* [PROBLEM]
Return, word for word, the lines from the line holding "Write part 2" through the line holding "imported = [obj". Include both end lines and no others.

* [DATA TO PROCESS]

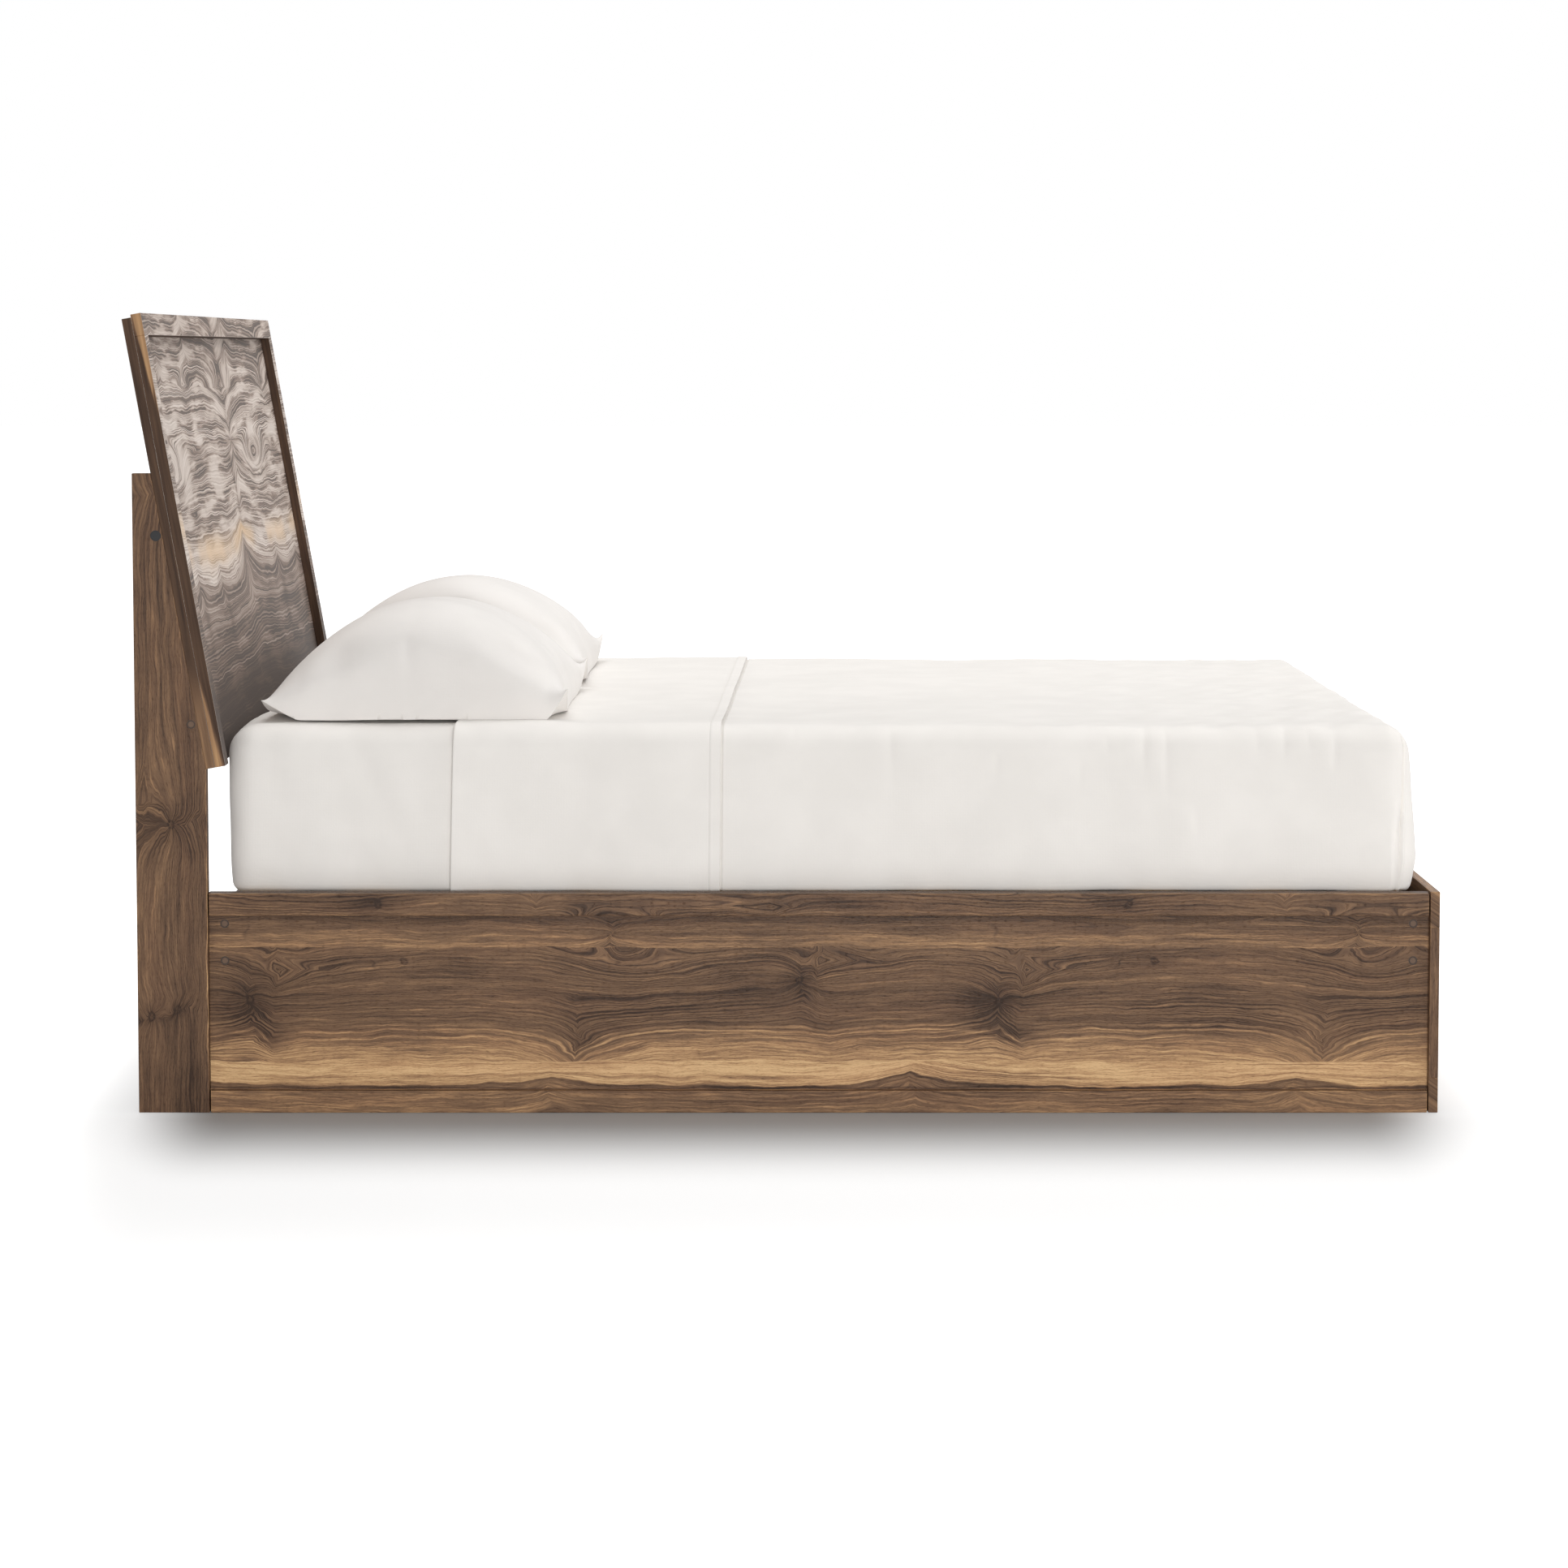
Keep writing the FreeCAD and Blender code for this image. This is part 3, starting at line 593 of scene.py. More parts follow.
# %% The headboard's edges
def edge_walnut(f, sapwood):
    """Walnut on the headboard's edges: dark heartwood, and on the outer edges pale sapwood where
    sapwood(rise, out) says."""
    place = f.place()
    rise = f.dot(place, UP_SLOPE) + foot_of_slope
    out = f.dot(place, OUT_OF_FACE) + back_of_slope
    outer = f.step(abs(f.dot(place, ALONG_Y)), half_width - 0.004, half_width - 0.001)
    grain = f.join(rise * 7.0, out * 160.0, f.dot(place, ALONG_Y))
    streaks = f.noise(grain, 1.0, 3.0)
    pale = sapwood(f, rise + f.swing(streaks, 0.16), out) * outer * 0.58
    return f.ramp(f.swing(streaks, 0.60) + pale + 0.13, WALNUT_SHADES)


def frame_sapwood(f, rise, out):
    """Pale at the top, and again low down along the back of the frame layer."""
    top = f.step(rise - (0.034 - out) * 11.0, 0.57, 0.62)
    return f.math("MAXIMUM", top, f.step(rise + (out - 0.016) * 12.0, 0.20, 0.13))


def panel_sapwood(f, rise, _):
    """Pale only at the very foot."""
    return f.step(rise, 0.20, 0.08) * 0.7


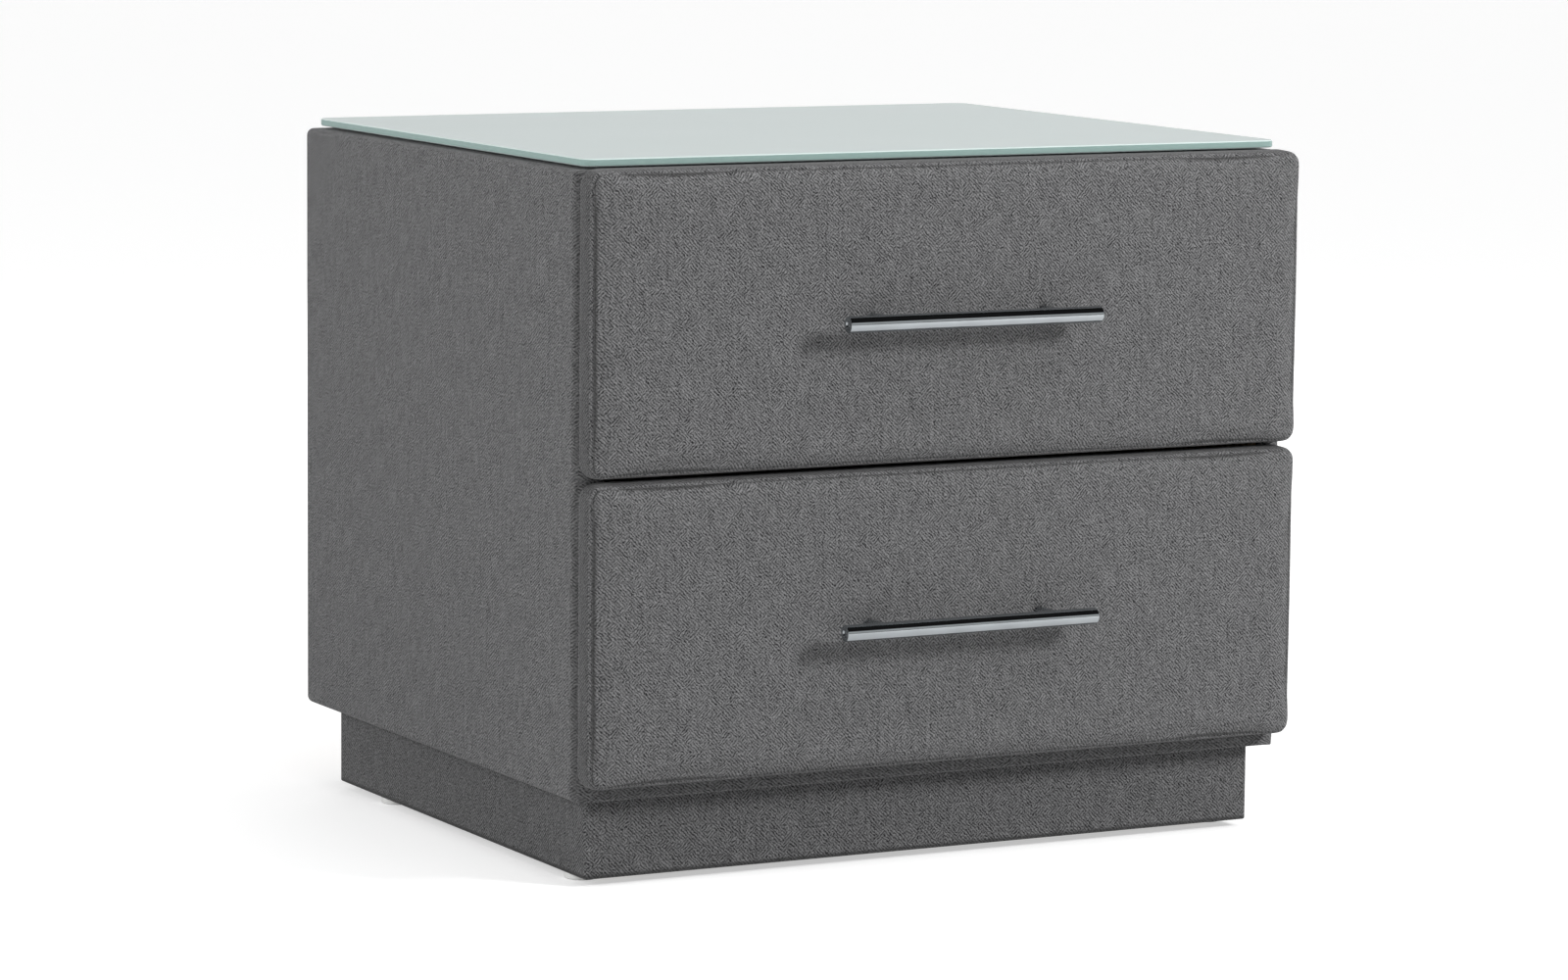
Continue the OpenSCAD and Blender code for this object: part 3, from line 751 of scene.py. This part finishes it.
pick(pad, "FACE", near_seam)
bpy.ops.mesh.subdivide(number_cuts=1)
bpy.ops.object.mode_set(mode="OBJECT")
post_places = []
for side in (-1, 1):
    low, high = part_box("lower_handle_posts")
    post_places.append((side * (high.x - (high.z - low.z) / 2), (low.z + high.z) / 2))
DIMPLE_WIDE = 9 * MM
DIMPLE_DEEP = 1.1 * MM
pad.data.update()
moves = []
for vertex in pad.data.vertices:
    place, normal = vertex.co, vertex.normal
    deep = 0.0
    if place.y < face_y + 8 * MM:
        near = outline_distance(place.x, place.z, SEAM_IN, PAD_CORNER)
        line = place.y - (face_y + SEAM_BACK)
        gap = line if near > -1.5 * MM else 1
        deep += SEAM_DEEP * math.exp(-(gap / SEAM_WIDE) ** 2)
    for x, z in post_places:
        away = math.hypot(place.x - x, place.z - z)
        if place.y < face_y + 3 * MM:
            deep += DIMPLE_DEEP * math.exp(-(away / DIMPLE_WIDE) ** 2)
    moves.append(-normal * deep)
for vertex, move in zip(pad.data.vertices, moves):
    vertex.co += move
pad.data.update()

# %% Make the front boards
BOARD_SHY = 1.2 * MM
BOARD_CORNER, BOARD_RIM = 8 * MM, 5 * MM
for row in ROWS:
    low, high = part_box(f"{row}_front_board")
    board = add_block(f"{row}_board", (low.x + BOARD_SHY, low.y + BOARD_SHY, low.z + BOARD_SHY),
                      (high.x - BOARD_SHY, high.y, high.z - BOARD_SHY))
    bevel_edges(board, lambda edge: runs_along(edge, 1), BOARD_CORNER, 8)
    rim_y = low.y + BOARD_SHY
    bevel_edges(board, lambda edge: fold_angle(edge) > 60
                and all(abs(v.co.y - rim_y) < 0.01 * MM for v in edge.verts), BOARD_RIM, 4)
    finish_piece(board, f"{row}_drawer", [chipboard], [f"{row}_front_board"])

# %% Copy the pad to both drawers
lay_weave(pad)
upper_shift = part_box("upper_front_cover")[0] - pad_low
pads = {"lower": pad, "upper": mesh_copy(pad, "upper_pad", upper_shift)}
for row, piece in pads.items():
    finish_piece(piece, f"{row}_drawer", [grey_fabric, strip_cloth_painted_shade],
                 [f"{row}_front_cover"], 60)
    # The side strip's faces take the darker cloth, which is painted shade.
    for face in piece.data.polygons:
        on_strip = face.center.y > face_y + SEAM_BACK and face.normal.y > -0.5
        face.material_index = 1 if on_strip else 0

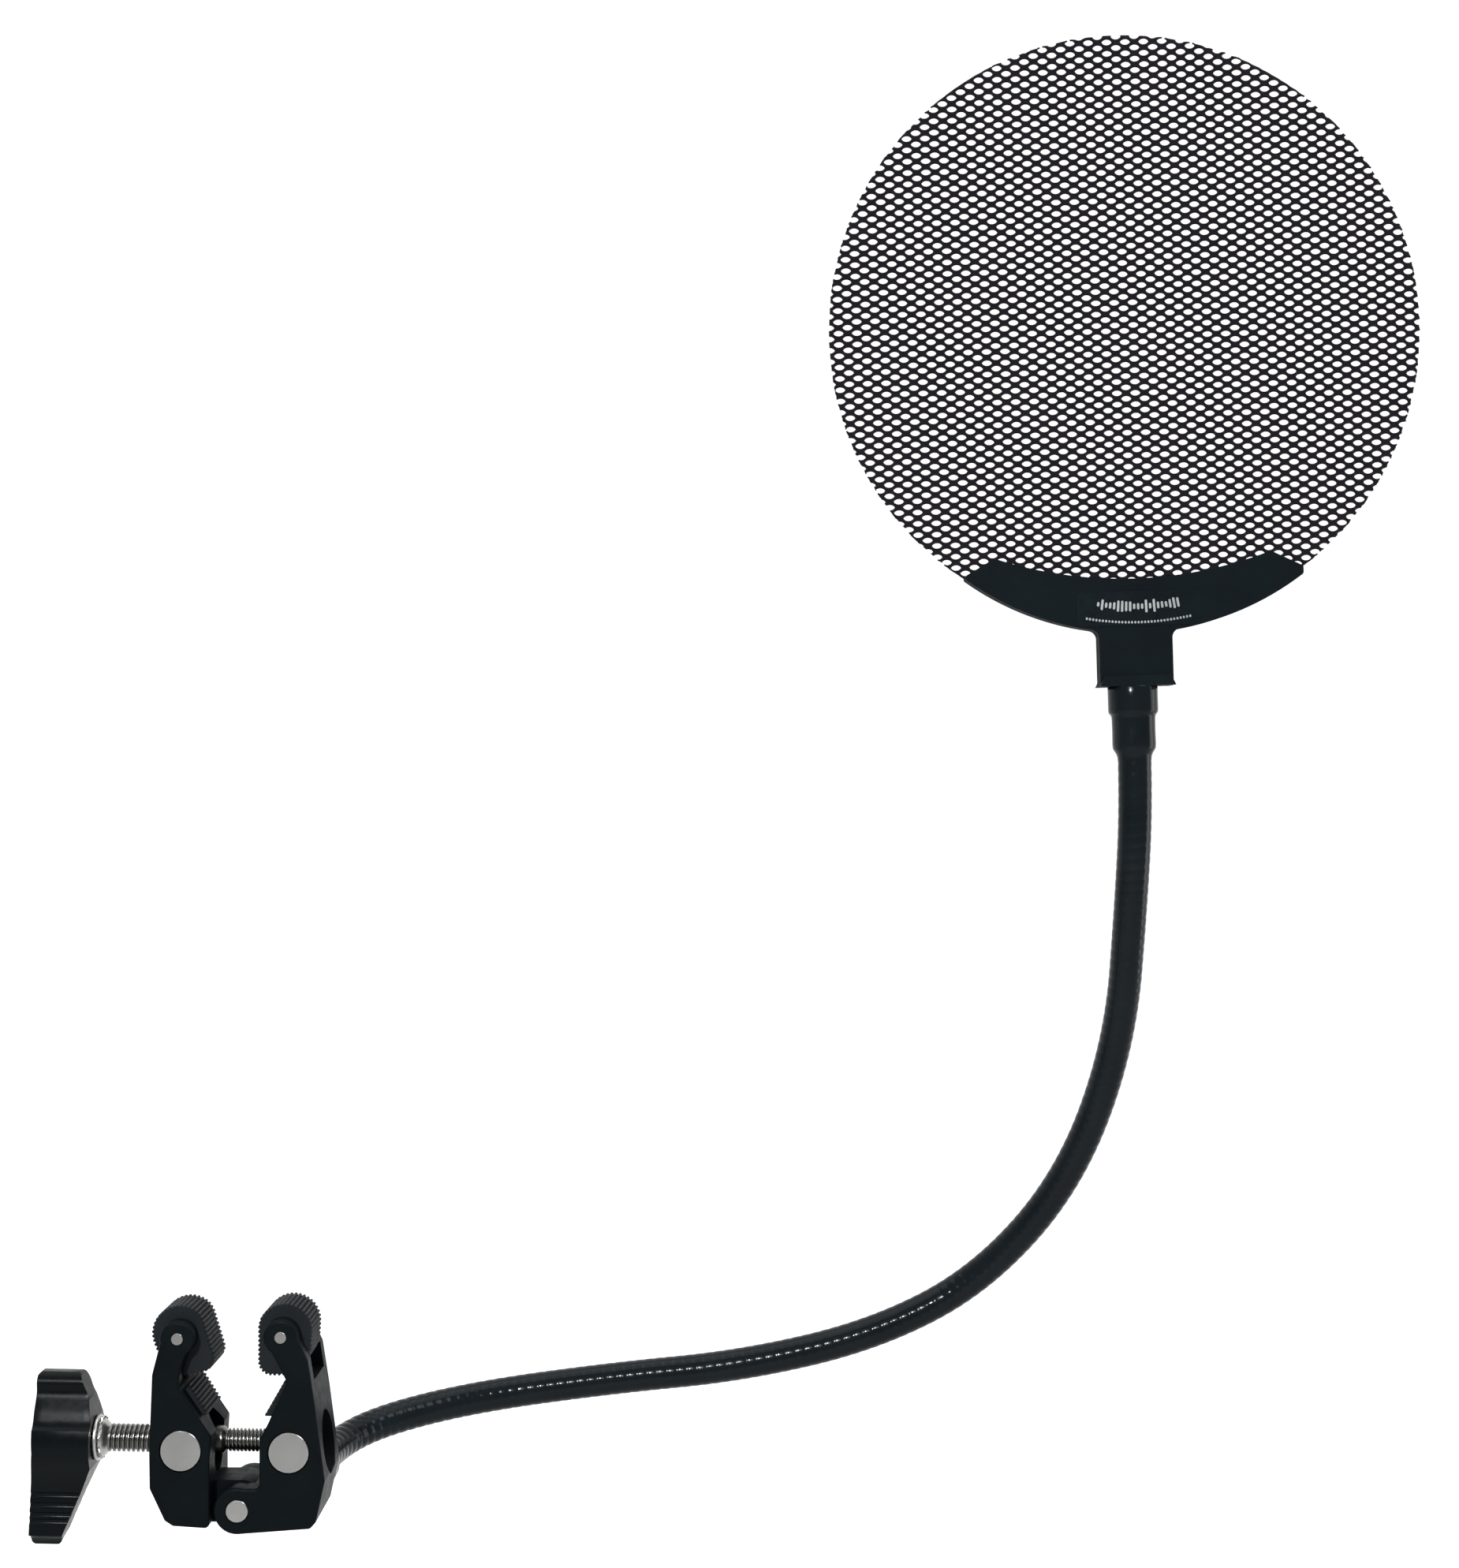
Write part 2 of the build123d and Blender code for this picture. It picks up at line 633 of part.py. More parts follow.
for index in range(segments):
    coils[index].part.label = f"gooseneck_coil_{index + 1}"
    export_step(coils[index].part, f"parts/gooseneck_coil_{index + 1}.step")
    sleeves[index].part.label = f"gooseneck_sleeve_{index + 1}"
    export_step(sleeves[index].part, f"parts/gooseneck_sleeve_{index + 1}.step")
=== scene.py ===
import json
import math

import bmesh
import bpy
import numpy as np
from mathutils import Matrix, Vector


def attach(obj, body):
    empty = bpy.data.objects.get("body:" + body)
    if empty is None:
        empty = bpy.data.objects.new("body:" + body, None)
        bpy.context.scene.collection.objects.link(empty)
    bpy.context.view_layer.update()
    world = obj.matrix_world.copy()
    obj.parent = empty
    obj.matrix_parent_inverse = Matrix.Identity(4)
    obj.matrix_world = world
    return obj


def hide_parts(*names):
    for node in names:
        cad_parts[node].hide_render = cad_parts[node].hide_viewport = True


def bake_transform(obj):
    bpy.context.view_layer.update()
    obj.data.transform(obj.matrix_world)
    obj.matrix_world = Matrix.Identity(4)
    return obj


# A pop filter: an expanded-metal screen on a gooseneck with a two-jaw screw clamp.
# The scene is in metres, in the CAD frame: X from the knob to the gooseneck, Y away from the
# camera, Z up. Lengths of the object's own pieces are given in millimetres and turned by MM.

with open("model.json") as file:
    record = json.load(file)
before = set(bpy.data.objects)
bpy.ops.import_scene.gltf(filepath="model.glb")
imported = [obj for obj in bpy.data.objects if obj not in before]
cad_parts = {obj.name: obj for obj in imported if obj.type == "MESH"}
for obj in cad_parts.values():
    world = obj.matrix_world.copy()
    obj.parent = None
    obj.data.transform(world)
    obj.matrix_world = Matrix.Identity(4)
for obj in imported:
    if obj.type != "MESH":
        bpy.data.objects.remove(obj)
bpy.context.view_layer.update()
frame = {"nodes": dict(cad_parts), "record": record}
scene = bpy.context.scene
MM = 0.001

# ---- places shared with the CAD model, in millimetres ----

HINGE = Vector((1.6, 0, -28.0))
LEFT_TRUNNION = HINGE + Vector((-11.6, 0, 12.4))
RIGHT_TRUNNION = HINGE + Vector((10.64, 0, 12.0))
SCREW_DIR = (RIGHT_TRUNNION - LEFT_TRUNNION).normalized()
HEAD_CENTRE = Vector((187.9, 14.0, 219.1))
HEAD_ROLL = math.radians(1.7)
HEAD_X = Vector((math.cos(HEAD_ROLL), 0, math.sin(HEAD_ROLL)))
HEAD_Y = Vector((-math.sin(HEAD_ROLL), 0, math.cos(HEAD_ROLL)))
TOWARDS_VIEWER = Vector((0, -1, 0))
SCREEN_RADIUS = 63.5


def head_point(x, y, out=0.0):
    """A point of the head in metres: right, up and towards the viewer from the screen's centre."""
    return (HEAD_CENTRE + HEAD_X * x + HEAD_Y * y + TOWARDS_VIEWER * out) * MM


# ---- material helpers ----


class Nodes:
    """A short way to write a material's node tree."""

    def __init__(self, name):
        self.material = bpy.data.materials.new(name)
        self.material.use_nodes = True
        self.tree = self.material.node_tree
        self.shader = self.tree.nodes["Principled BSDF"]

    def connect(self, value, socket):
        """Links another node's output to a socket, or sets a plain value on it."""
        if isinstance(value, bpy.types.NodeSocket):
            self.tree.links.new(value, socket)
        else:
            socket.default_value = value

    def add(self, kind, inputs=None, **settings):
        node = self.tree.nodes.new(kind)
        for key, value in settings.items():
            setattr(node, key, value)
        for key, value in (inputs or {}).items():
            self.connect(value, node.inputs[key])
        return node

    def set(self, **values):
        """Sets the shader's inputs, with an underscore for each space in their names."""
        for key, value in values.items():
            self.connect(value, self.shader.inputs[key.replace("_", " ")])

    def position(self):
        return self.add("ShaderNodeNewGeometry").outputs["Position"]

    def object_position(self):
        return self.add("ShaderNodeTexCoord").outputs["Object"]

    def noise(self, scale, detail=3.0, rough=0.55, vector=None):
        inputs = {"Scale": scale, "Detail": detail, "Roughness": rough}
        inputs["Vector"] = vector or self.object_position()
        return self.add("ShaderNodeTexNoise", inputs).outputs["Fac"]

    def ramp(self, value, stops):
        node = self.add("ShaderNodeValToRGB", {"Fac": value})
        for element, (place, colour) in zip(node.color_ramp.elements, stops):
            element.position = place
            element.color = (*colour, 1)
        return node.outputs["Color"]

    def range(self, value, low, high, out_low, out_high):
        inputs = {"Value": value, "From Min": low, "From Max": high}
        inputs.update({"To Min": out_low, "To Max": out_high})
        return self.add("ShaderNodeMapRange", inputs).outputs["Result"]

    def bump(self, height, strength, distance, normal=None):
        inputs = {"Height": height, "Strength": strength, "Distance": distance}
        if normal is not None:
            inputs["Normal"] = normal
        return self.add("ShaderNodeBump", inputs).outputs["Normal"]


def srgb(r, g, b):
    """A colour given in 0 to 255 as the renderer's linear colour."""
    return tuple(
        (c / 255 / 12.92) if c <= 10 else ((c / 255 + 0.055) / 1.055) ** 2.4 for c in (r, g, b)
    )


def grey(value):
    return (value, value, value)


def tone_stops(colour, spread):
    """Ramp stops from a darker to a lighter tone of a colour."""
    darker = tuple(c * (1 - spread) for c in colour)
    lighter = tuple(c * (1 + spread) for c in colour)
    return [(0.3, darker), (0.7, lighter)]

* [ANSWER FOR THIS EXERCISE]
Write part 2 of the build123d and Blender code for this picture. It picks up at line 633 of part.py. More parts follow.
for index in range(segments):
    coils[index].part.label = f"gooseneck_coil_{index + 1}"
    export_step(coils[index].part, f"parts/gooseneck_coil_{index + 1}.step")
    sleeves[index].part.label = f"gooseneck_sleeve_{index + 1}"
    export_step(sleeves[index].part, f"parts/gooseneck_sleeve_{index + 1}.step")
=== scene.py ===
import json
import math

import bmesh
import bpy
import numpy as np
from mathutils import Matrix, Vector


def attach(obj, body):
    empty = bpy.data.objects.get("body:" + body)
    if empty is None:
        empty = bpy.data.objects.new("body:" + body, None)
        bpy.context.scene.collection.objects.link(empty)
    bpy.context.view_layer.update()
    world = obj.matrix_world.copy()
    obj.parent = empty
    obj.matrix_parent_inverse = Matrix.Identity(4)
    obj.matrix_world = world
    return obj


def hide_parts(*names):
    for node in names:
        cad_parts[node].hide_render = cad_parts[node].hide_viewport = True


def bake_transform(obj):
    bpy.context.view_layer.update()
    obj.data.transform(obj.matrix_world)
    obj.matrix_world = Matrix.Identity(4)
    return obj


# A pop filter: an expanded-metal screen on a gooseneck with a two-jaw screw clamp.
# The scene is in metres, in the CAD frame: X from the knob to the gooseneck, Y away from the
# camera, Z up. Lengths of the object's own pieces are given in millimetres and turned by MM.

with open("model.json") as file:
    record = json.load(file)
before = set(bpy.data.objects)
bpy.ops.import_scene.gltf(filepath="model.glb")
imported = [obj for obj in bpy.data.objects if obj not in before]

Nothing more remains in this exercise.